The terrifyingly tight coupling of the model objects to their persistence concerns has an impact that distorts the whole codebase. We can, and should, work to solidify the existing boundaries as we see opportunities to do so; but it's clear that the largest impact we can have on global quality is to extract business rules and types into model packages, and develop techniques that let us reliably render them for mgo/txn persistence.

Know your field

TLDR

  • Lots of smart people have written lots of smart things about software.
  • Also, lots of dumb things. Read lots of both.
  • Learn the difference. Cultivate good taste. If possible, evolve into pure energy and ascend to a higher state of being.

Background

Seriously. Here's a ludicrously incomplete list of things worth reading.

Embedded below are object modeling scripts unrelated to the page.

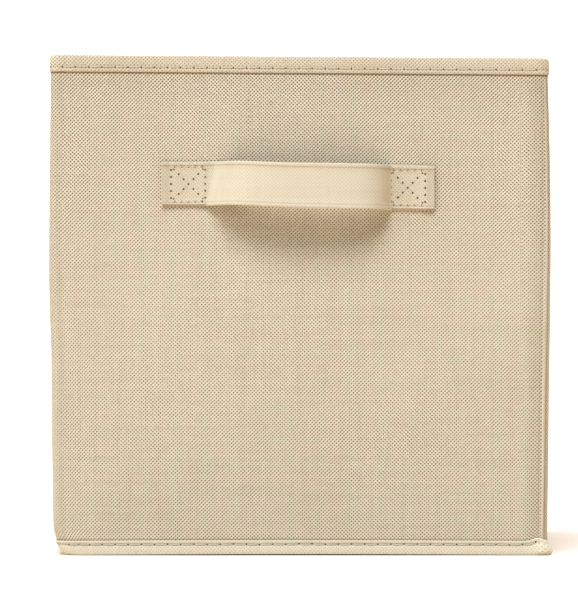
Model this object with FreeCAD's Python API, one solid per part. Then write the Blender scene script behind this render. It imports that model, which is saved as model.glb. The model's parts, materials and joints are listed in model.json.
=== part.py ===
import FreeCAD, Part

import math
import os

# Collapsible fabric storage cube: six stiffened cloth wall panels, a flip-up base board and a strap
# handle. Frame: origin at the centre of the footprint on the floor, +X right, +Y back, +Z up,
# millimetres. The handle is on the front wall, which faces -Y.

# ---- driving dimensions ----------------------------------------------------------------------
WIDTH = 267.0                 # outside the binding, left to right
DEPTH = 267.0                 # outside the binding, front to back
HEIGHT = 267.0

TAPE = 0.8                    # binding tape thickness
CLOTH = 0.6                   # outer non-woven cloth
STIFFENER = 2.0               # cardboard in each wall
LINING = 0.5                  # inner non-woven cloth
CORNER_RADIUS = 5.0           # outer cloth, at the vertical corners

RIM_TAPE_HEIGHT = 9.1
HEM_TAPE_HEIGHT = 7.8
STIFFENER_BOTTOM = 9.0        # the stiffeners stop short of both bindings' seams
STIFFENER_TOP = HEIGHT - 10.5
STIFFENER_END_GAP = 4.0       # from a stiffener's end to the hinge line beside it

THREAD_RADIUS = 0.35
RIM_STITCH = 7.4              # stitch pitch along the rim
HEM_STITCH = 6.8
BOX_STITCH = 3.74             # stitch pitch on the handle ends
RIM_STITCH_DROP = 6.4         # stitch row below the top edge
HEM_STITCH_RISE = 6.0         # stitch row above the floor
STITCH_FILL = 0.84            # share of the pitch that a stitch covers

PANEL_GAP = 0.4               # between neighbouring wall panels
LAYER_CLEARANCE = 0.1         # thread to hinge plane, when folded

BOARD = 2.0                   # base board's cardboard
BOARD_COVER = 0.5             # cloth cover round it
BOARD_SIZE = 255.8
BOARD_BOTTOM = 1.3
BOARD_STAND_OFF = 0.35        # raised board to the front wall's threads
BASE_CLOTH_EDGE_GAP = 0.3

HANDLE_LENGTH = 145.4         # sewn end to sewn end
HANDLE_WIDTH = 24.0
STRAP = 1.6                   # folded strap thickness
HANDLE_Z = 197.2              # middle of the strap
HANDLE_X = -0.5
STITCH_BOX = 18.7             # side of the square of stitches on each end
STITCH_BOX_MARGIN = 4.9       # square of stitches to the strap's end
LOOP_HALF = 38.0              # the part of the strap that swings, each side of the middle
LOOP_GAP = 0.3
FREE_HALF = 49.0              # half the strap's length between the sewn ends

# ---- faces that follow from them, as distances from the middle --------------------------------
HALF = WIDTH / 2
CLOTH_FACE = HALF - TAPE
STIFFENER_FACE = CLOTH_FACE - CLOTH
LINING_BACK = STIFFENER_FACE - STIFFENER
LINING_FACE = LINING_BACK - LINING
TAPE_INNER = LINING_FACE - TAPE
THREAD_INNER = TAPE_INNER - THREAD_RADIUS
HINGE_IN = THREAD_INNER - LAYER_CLEARANCE                     # corner hinges, inside every layer
HINGE_OUT = HALF + THREAD_RADIUS + LAYER_CLEARANCE            # middle creases, outside every layer
BOARD_THICK = BOARD + 2 * BOARD_COVER
FRONT_HINGE = THREAD_INNER - BOARD_STAND_OFF - BOARD_THICK - 0.3   # leaves room for the raised board
CREASE_Y = (HINGE_IN - FRONT_HINGE) / 2
CORNER_FLAT = CLOTH_FACE - CORNER_RADIUS                      # where the flat of a wall ends

# name: (x range, y range) of the part of the wall ring that each panel takes
FAR = 200.0
REGIONS = {
    "front": ((-FAR, FAR), (-FAR, -FRONT_HINGE - PANEL_GAP / 2)),
    "left_front": ((-FAR, 0), (-FRONT_HINGE + PANEL_GAP / 2, CREASE_Y - PANEL_GAP / 2)),
    "left_rear": ((-FAR, 0), (CREASE_Y + PANEL_GAP / 2, HINGE_IN - PANEL_GAP / 2)),
    "back": ((-FAR, CORNER_FLAT - PANEL_GAP / 2), (HINGE_IN + PANEL_GAP / 2, FAR)),
    "rear_right_corner": ((CORNER_FLAT + PANEL_GAP / 2, FAR), (HINGE_IN + PANEL_GAP / 2, FAR)),
    "right_rear": ((0, FAR), (CREASE_Y + PANEL_GAP / 2, HINGE_IN - PANEL_GAP / 2)),
    "right_front": ((0, FAR), (-FRONT_HINGE + PANEL_GAP / 2, CREASE_Y - PANEL_GAP / 2)),
}


def vec(x, y, z=0.0):
    return FreeCAD.Vector(x, y, z)


def box(x, y, z):
    """A box from three (low, high) ranges."""
    size = [high - low for low, high in (x, y, z)]
    return Part.makeBox(*size, vec(x[0], y[0], z[0]))


def rounded_square(half):
    """A horizontal square face with the corner radius that keeps all walls' corners concentric."""
    radius = CORNER_RADIUS + half - CLOTH_FACE
    flat = half - radius
    edges = []
    for turn in range(4):
        spin = FreeCAD.Rotation(vec(0, 0, 1), 90 * turn)
        start, end = spin * vec(half, -flat), spin * vec(half, flat)
        diagonal = flat + radius * math.sqrt(0.5)
        edges.append(Part.LineSegment(start, end).toShape())
        edges.append(Part.Arc(end, spin * vec(diagonal, diagonal), spin * vec(flat, half)).toShape())
    return Part.Face(Part.Wire(edges))


def ring(outer, inner, low, high):
    """A square tube with walls between two distances from the middle, from z low to z high."""
    face = rounded_square(outer).cut(rounded_square(inner)).Faces[0]
    face.translate(vec(0, 0, low))
    return face.extrude(vec(0, 0, high - low))


def in_region(shape, region):
    x, y = REGIONS[region]
    return shape.common(box(x, y, (-FAR, 2 * FAR)))


def save(name, *shapes):
    solids = [solid for shape in shapes for solid in shape.Solids]
    assert solids and all(solid.isValid() and solid.Volume > 0 for solid in solids), name
    Part.makeCompound(solids).exportStep(f"parts/{name}.step")


# ---- wall layers ------------------------------------------------------------------------------
def wall_layers():
    """The cloth, lining and the two bindings as full rings, each to be cut into panels."""
    inside_rim = HEIGHT - TAPE
    walls = ring(CLOTH_FACE, LINING_FACE, TAPE, inside_rim)
    rim = ring(HALF, TAPE_INNER, HEIGHT - RIM_TAPE_HEIGHT, HEIGHT)
    hem = ring(HALF, TAPE_INNER, 0, HEM_TAPE_HEIGHT)
    return {
        "outer_cloth": ring(CLOTH_FACE, STIFFENER_FACE, TAPE, inside_rim),
        "lining": ring(LINING_BACK, LINING_FACE, TAPE, inside_rim),
        "rim_binding": rim.cut(walls),
        "hem_binding": hem.cut(walls),
    }


def stiffener(region):
    """The flat cardboard of one panel, between its two cloths and clear of the corners."""
    y0, y1 = REGIONS[region][1]
    z = (STIFFENER_BOTTOM, STIFFENER_TOP)
    reach = CORNER_FLAT - PANEL_GAP / 2
    if region in ("front", "back"):
        side = -1 if region == "front" else 1
        faces = sorted((side * LINING_BACK, side * STIFFENER_FACE))
        return box((-reach, reach), faces, z)
    side = -1 if region.startswith("left") else 1
    faces = sorted((side * LINING_BACK, side * STIFFENER_FACE))
    return box(faces, (y0 + STIFFENER_END_GAP, y1 - STIFFENER_END_GAP), z)


# ---- threads ----------------------------------------------------------------------------------
def stitch(middle, along, normal, length):
    """Half a round thread lying on a face: middle is on the face, along and normal are unit vectors."""
    start = middle - along * (length / 2)
    side = normal.cross(along) * THREAD_RADIUS
    arc = Part.Arc(start - side, start + normal * THREAD_RADIUS, start + side).toShape()
    chord = Part.LineSegment(start + side, start - side).toShape()
    return Part.Face(Part.Wire([arc, chord])).extrude(along * length)


def stitch_row(start, end, normal, pitch):
    """Stitches end to end from start to end, spread evenly at about the pitch."""
    run = end - start
    count = max(1, round(run.Length / pitch))
    step = run.Length / count
    along = vec(run.x, run.y, run.z).normalize()
    return [
        stitch(start + along * (step * (i + 0.5)), along, normal, step * STITCH_FILL)
        for i in range(count)
    ]


def panel_rows(region, z, distance, sign, pitch):
    """The stitch row on one face of a panel: sign is 1 for its outer face and -1 for its inner face."""
    y0, y1 = REGIONS[region][1]
    straight = CORNER_FLAT - PANEL_GAP / 2
    if region in ("front", "back"):
        side = -1 if region == "front" else 1
        ends = vec(-straight, side * distance, z), vec(straight, side * distance, z)
        return stitch_row(*ends, vec(0, side * sign, 0), pitch)
    side = -1 if region.startswith("left") else 1
    ends = vec(side * distance, y0 + 1, z), vec(side * distance, y1 - 1, z)
    return stitch_row(*ends, vec(side * sign, 0, 0), pitch)


# ---- handle -----------------------------------------------------------------------------------
def strap_line():
    """The strap's middle line in plan, from one sewn end to the other: it bows out of the wall."""
    poles = [(-49, 0), (-45.5, 0), (-42, 4.5), (-37, 13), (-29, 18.5), (-14, 19.6), (8, 19.6), (25, 17.6),
             (35.5, 12.5), (41, 4.5), (45, 0), (49, 0)]
    face = -CLOTH_FACE - STRAP / 2
    line = Part.BSplineCurve()
    line.buildFromPoles([vec(HANDLE_X + x, face - lift) for x, lift in poles], False, 3)
    return line


def strap_body():
    """The free stretch of the strap: its middle line thickened both ways and raised to its width."""
    line = strap_line()
    samples = 61
    sides = ([], [])
    for i in range(samples):
        at = line.FirstParameter + (line.LastParameter - line.FirstParameter) * i / (samples - 1)
        point, tangent = line.value(at), line.tangent(at)[0]
        normal = vec(-tangent.y, tangent.x)
        sides[0].append(point + normal * (STRAP / 2))
        sides[1].append(point - normal * (STRAP / 2))
    curves = []
    for side in sides:
        curve = Part.BSplineCurve()
        curve.interpolate(side)
        curves.append(curve.toShape())
    ends = [Part.LineSegment(sides[0][i], sides[1][i]).toShape() for i in (0, -1)]
    face = Part.Face(Part.Wire(Part.__sortEdges__(curves + ends)))
    face.translate(vec(0, 0, HANDLE_Z - HANDLE_WIDTH / 2))
    return face.extrude(vec(0, 0, HANDLE_WIDTH))


def handle():
    """The swinging loop, and the two sewn ends with the first rise of the strap on each."""
    strap = strap_body()
    z = (HANDLE_Z - HANDLE_WIDTH / 2, HANDLE_Z + HANDLE_WIDTH / 2)
    deep = (-FAR, 0)
    loop = strap.common(box((HANDLE_X - LOOP_HALF, HANDLE_X + LOOP_HALF), deep, z))
    save("handle_loop", loop)
    for name, side in (("left", -1), ("right", 1)):
        inner = HANDLE_X + side * (LOOP_HALF + LOOP_GAP)
        outer = HANDLE_X + side * FAR
        rise = strap.common(box(sorted((inner, outer)), deep, z))
        sewn_x = sorted((HANDLE_X + side * FREE_HALF, HANDLE_X + side * HANDLE_LENGTH / 2))
        sewn = box(sewn_x, (-CLOTH_FACE - STRAP, -CLOTH_FACE), z)
        save(f"handle_{name}_end", rise.fuse(sewn).removeSplitter())
        save(f"handle_{name}_stitches", *cross_box_stitches(side))


def cross_box_stitches(side):
    """A square of stitches with both diagonals, on one sewn end."""
    face = -CLOTH_FACE - STRAP
    middle_x = HANDLE_X + side * (HANDLE_LENGTH / 2 - STITCH_BOX_MARGIN - STITCH_BOX / 2)
    reach, inner = STITCH_BOX / 2, STITCH_BOX / 2 - 1.6
    out = vec(0, -1, 0)

    def at(x, z):
        return vec(middle_x + x, face, HANDLE_Z + z)

    rows = []
    for sx, sz in ((-1, -1), (1, -1), (1, 1), (-1, 1)):
        start, end = at(sx * reach, sz * reach), at(-sz * reach, sx * reach)
        rows += stitch_row(start, end, out, BOX_STITCH)
    centre_gap = 0.8
    for sx, sz in ((-1, -1), (1, -1), (1, 1), (-1, 1)):
        start = at(sx * inner, sz * inner)
        end = at(sx * centre_gap, sz * centre_gap)
        rows += stitch_row(start, end, out, BOX_STITCH)
    return rows


# ---- base -------------------------------------------------------------------------------------
def base():
    reach = TAPE_INNER - BASE_CLOTH_EDGE_GAP
    save("base_cloth", rounded_square(reach).extrude(vec(0, 0, CLOTH)))
    half = BOARD_SIZE / 2
    top = BOARD_BOTTOM + BOARD_THICK
    cover = box((-half, half), (-half, half), (BOARD_BOTTOM, top))
    core_half = half - BOARD_COVER
    core_z = (BOARD_BOTTOM + BOARD_COVER, top - BOARD_COVER)
    core = box((-core_half, core_half), (-core_half, core_half), core_z)
    save("base_board_cover", cover.cut(core))
    save("base_board_core", core)


def main():
    os.makedirs("parts", exist_ok=True)
    layers = wall_layers()
    rim_row, hem_row = HEIGHT - RIM_STITCH_DROP, HEM_STITCH_RISE
    for region in REGIONS:
        for layer, shape in layers.items():
            save(f"{region}_{layer}", in_region(shape, region))
        if region == "rear_right_corner":
            continue
        save(f"{region}_stiffener", stiffener(region))
        rim_rows = panel_rows(region, rim_row, HALF, 1, RIM_STITCH)
        rim_rows += panel_rows(region, rim_row, TAPE_INNER, -1, RIM_STITCH)
        save(f"{region}_rim_stitches", *rim_rows)
        save(f"{region}_hem_stitches", *panel_rows(region, hem_row, HALF, 1, HEM_STITCH))
    handle()
    base()


main()
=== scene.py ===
"""Looks of the fabric storage bin: embossed cloth walls over board, bound rims, threads, strap handle, base.

All lengths are in metres. The walls are swept along one line that runs round the box: a place on them
is its distance along that line (the run, 0 at the middle of the front, growing to the left), its height
and its depth below the outer cloth's face.
"""

import math

import bpy
import numpy as np
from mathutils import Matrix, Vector
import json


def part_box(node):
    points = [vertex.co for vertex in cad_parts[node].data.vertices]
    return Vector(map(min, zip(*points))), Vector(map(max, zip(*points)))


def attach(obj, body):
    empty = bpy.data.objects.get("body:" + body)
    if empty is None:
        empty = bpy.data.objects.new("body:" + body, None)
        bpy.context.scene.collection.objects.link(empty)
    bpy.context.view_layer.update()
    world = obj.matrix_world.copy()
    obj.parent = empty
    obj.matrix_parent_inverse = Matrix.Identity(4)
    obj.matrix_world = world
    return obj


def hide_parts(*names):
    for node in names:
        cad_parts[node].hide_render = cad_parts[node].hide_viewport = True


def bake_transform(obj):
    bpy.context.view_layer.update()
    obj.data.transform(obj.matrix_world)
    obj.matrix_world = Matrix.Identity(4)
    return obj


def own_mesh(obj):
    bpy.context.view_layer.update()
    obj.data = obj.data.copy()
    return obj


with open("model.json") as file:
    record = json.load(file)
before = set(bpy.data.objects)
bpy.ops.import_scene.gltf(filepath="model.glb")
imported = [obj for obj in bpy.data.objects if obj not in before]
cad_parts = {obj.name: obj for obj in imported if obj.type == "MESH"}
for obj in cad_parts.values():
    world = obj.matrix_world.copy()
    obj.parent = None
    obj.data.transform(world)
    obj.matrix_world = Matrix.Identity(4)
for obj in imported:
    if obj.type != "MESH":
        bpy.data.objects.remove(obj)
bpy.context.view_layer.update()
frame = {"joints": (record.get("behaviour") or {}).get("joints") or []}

MM = 0.001

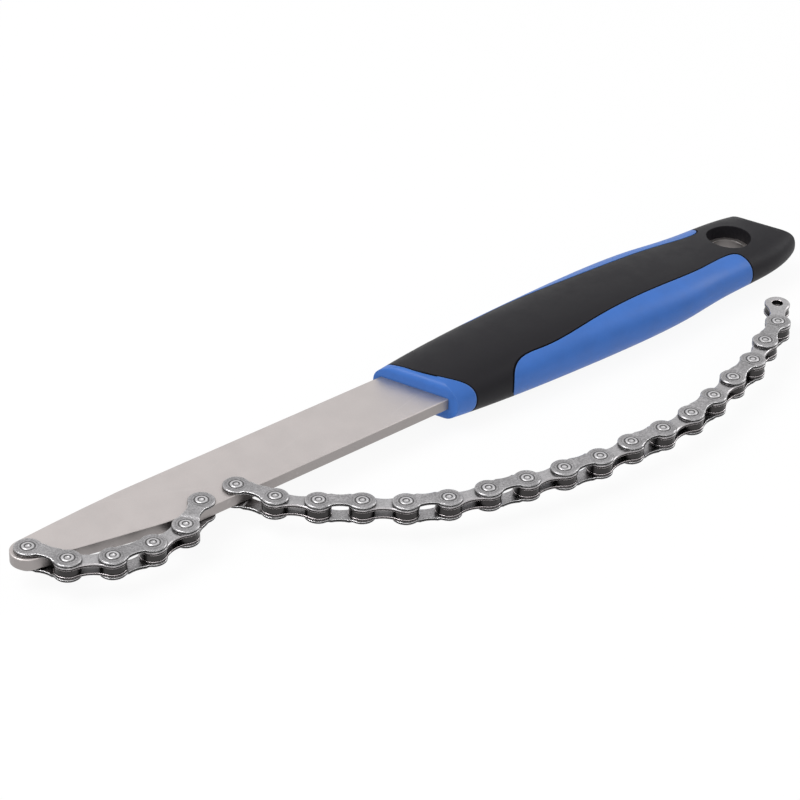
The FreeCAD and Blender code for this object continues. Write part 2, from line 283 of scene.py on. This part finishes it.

  • your beloved and well-thumbed copies of Clean Code; Code Complete; Design Patterns; Refactoring; etc
  • effective go
  • the seven (eight) (nine?) fallacies of distributed computing
  • things by robert martin (uncle bob), in particular on SOLID design
  • the zen of python
  • things by steve yegge (stevey's drunken blog rants)
  • http://c2.com/cgi/wiki
  • goedel, escher, bach
  • Rails Conf 2012 Keynote: Simplicity Matters by Rich Hickey

Some of them probably contradict each other. Both sides could be right at the same time. Some of the best advice, followed blindly, will lead you into perdition; and useful insights can come from surprising places. Mutable state, for example, is pretty fundamental to what we do; but it's important to understand the FP perspective of how and why it's evil, and to use it in full knowedge of its dangers; and to avoid it when it's not necessary. Et cetera.